Turing machines can be converted to circuits: given a Turing machine $T$, we can construct a circuit family $\mathcal{C}$ such that $L(\mathcal{C}) = L(T)$. Moreover, properties of $T$ are reflected by properties of $\mathcal{C}$. For example, if $T$ runs in polynomial time, then the circuits in $\mathcal{C}$ have polynomial size. This is why one way to prove P≠NP is to show that SAT cannot be computed by polynomial size circuits.

The converse isn't possible in general. Indeed, any language can be computed by some circuit family (albeit possibly of exponential size), whereas most languages are uncomputable.

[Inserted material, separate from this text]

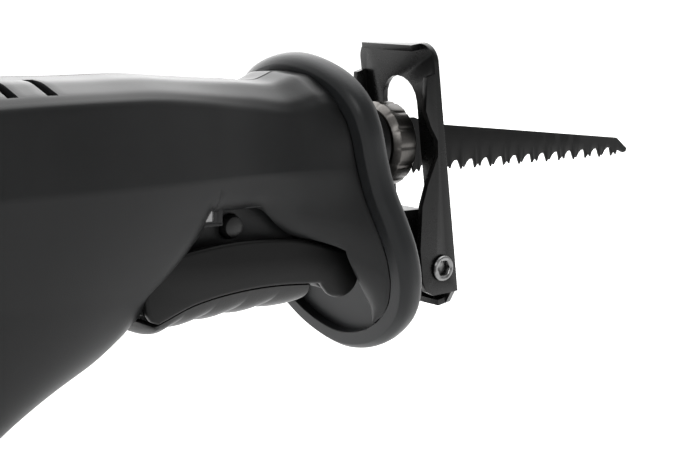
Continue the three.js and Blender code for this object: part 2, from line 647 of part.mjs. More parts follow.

Here is a perhaps better example of how non-uniformity can help, without trivializing things. The class BPP consists of all languages $L$ for which there exists a polynomial time probabilistic Turing machine $T$ with the following promise:

• If $x \in L$ then for most choices of randomness (at least a $2/3$ fraction), $T$ accepts $x$.
• If $x \notin L$ then for most choices of randomness (at least a $2/3$ fraction), $T$ rejects $x$.

By running $T$ enough times, we can boost the acceptance probability to more than $1 - 2^{-n}$. This means that for every $n$ there is a choice of randomness $r_n$ for which $T$ decides correctly on every input of length $n$. Using these randomness strings as "advice", we can construct a polynomial size circuit family computing $L$.